Grimod de la Reynière incluyó en su almanaque fundacional su "rôti sans pareil", una receta a modo de muñeca rusa en la que una avutarda contenía hasta dieciséis aves más, cada una rellena de otra, hasta llegar a la última de todas, la curruca, en cuyo inalcanzable interior se hallaba una aceituna preñada de anchoa y alcaparra. Por supuesto, todo ello se colmaba a su vez de hortalizas, especias, grasas y chacinería variada. Nuestra Navidad es como ese asado: tan copiosa como ecléctica. La tradición cristiana es la avutarda, lo visible, henchida de símbolos y tradiciones que recogen creencias más antiguas o lejanas; pero la anchoa y la alcaparra siguen ahí.
Como la filosofía, la ciencia y el fútbol, la Navidad comenzó con los pies en la tierra y la mirada en el cielo. Eso sí, nadie la llamó como tal. Antes de adorar al niño, se honró al sol y a sus hijos, dioses nacidos en escenarios humildes durante el solsticio de invierno y renacidos para corroborar su misterio y su poder.

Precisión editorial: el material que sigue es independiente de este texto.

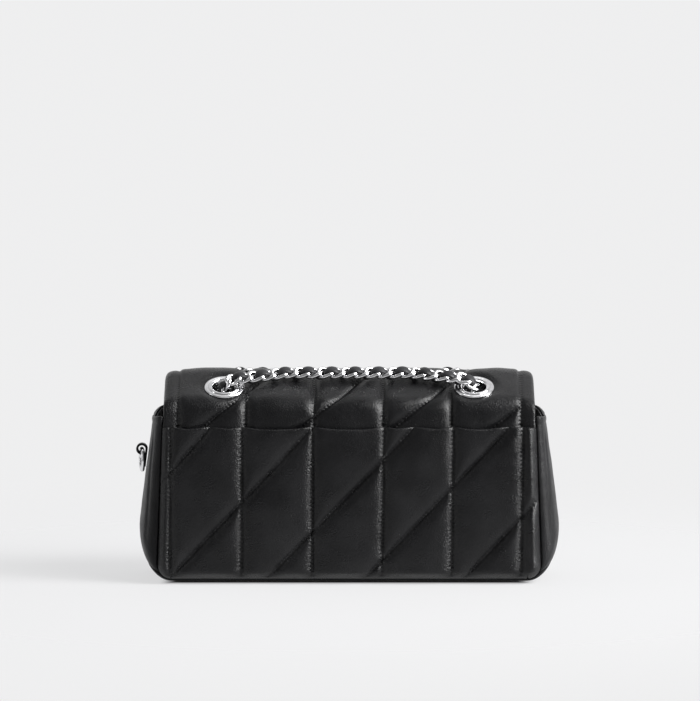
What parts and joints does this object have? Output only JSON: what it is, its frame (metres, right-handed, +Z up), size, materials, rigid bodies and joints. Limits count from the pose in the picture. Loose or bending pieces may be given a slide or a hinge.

Cada pueblo desarrolló sus ritos y sus mitos, pero todos compartieron su fascinación por el astro rey y el anhelo por una cosecha siempre mejor. La agricultura como principio, como fin y como manillas del reloj eterno y externo.
Los indoeuropeos hacían la pelota a la Madre Naturaleza enalteciendo un abeto, un roble, un fresno o un pino, ahí cada cual lo que tuviera a tiro. A lo largo de la cordillera pirenaica se prefirió vanagloriar los troncos, como en Twin Peaks, condenados algunos a arder en hogueras regeneradoras como las que rememoran ídolos germanos, alpinos, nórdicos e incluso vikingos, como la cabra Yule o el Krampus, recuperados por los amantes del folk horror. O a las malas, una ramita de muérdago o acebo, apreciado por celtas y también por romanos, quienes durante sus saturnales daban descanso a todos los oficios, menos al de cocinar. Para estos no había fiesta sin banquete opíparo, las cadenas de la esclavitud pesaban un poco menos, se intercambiaban regalazos como jarras de miel y se llevaba a cabo la sportula, antecedente del lote que hoy consideramos en extinción.
Las bolas de cristal que cuelgan en ramas, espumillones o chinchetas recogen el testigo de las piñas piñoneras y manzanas que apelaban a la fertilidad. Papa Noel no siempre fue un rider con chaqueta roja; para algunos fue un obispo, para otros un gnomo y para los holandeses, un español que no llegaba en trineo, sino en barco, como la Virgen del Carmen. Los turrones no eran de patatas fritas ni de mojito, sino de almendra y aún hoy se discute si su origen es griego, patricio, almorávide, almohade, árabe, indio o de Narnia. Igual que el mazapán conventual, esa bombita celestial que daba más alas que un Red Bull a enfermos, peregrinos y melancólicos. Los mantecados son más recientes, al menos su fórmula estepeña, firmada por una de las primeras empresarias de España, Micaela Ruiz Téllez "La Colchona", que aprovechó los trayectos constantes de su marido para que le vendiera el género, por aquello de "dónde vas tú con las manos vacías". Como recientes también son las uvas, el cava, los playmobil en el pesebre o el panettone que roba portadas al roscón.
La Navidad es una masa madre que ha sobrevivido a creencias, inquisiciones, guerras, hambrunas y epidemias. Tras milenios de ritos, mitos, palmitos y chupitos, podemos relajarnos ante su pervivencia: no necesita ser salvada por nadie. La Navidad no se crea ni se destruye, solo se transforma. Aquí los únicos que estamos en peligro somos nosotros.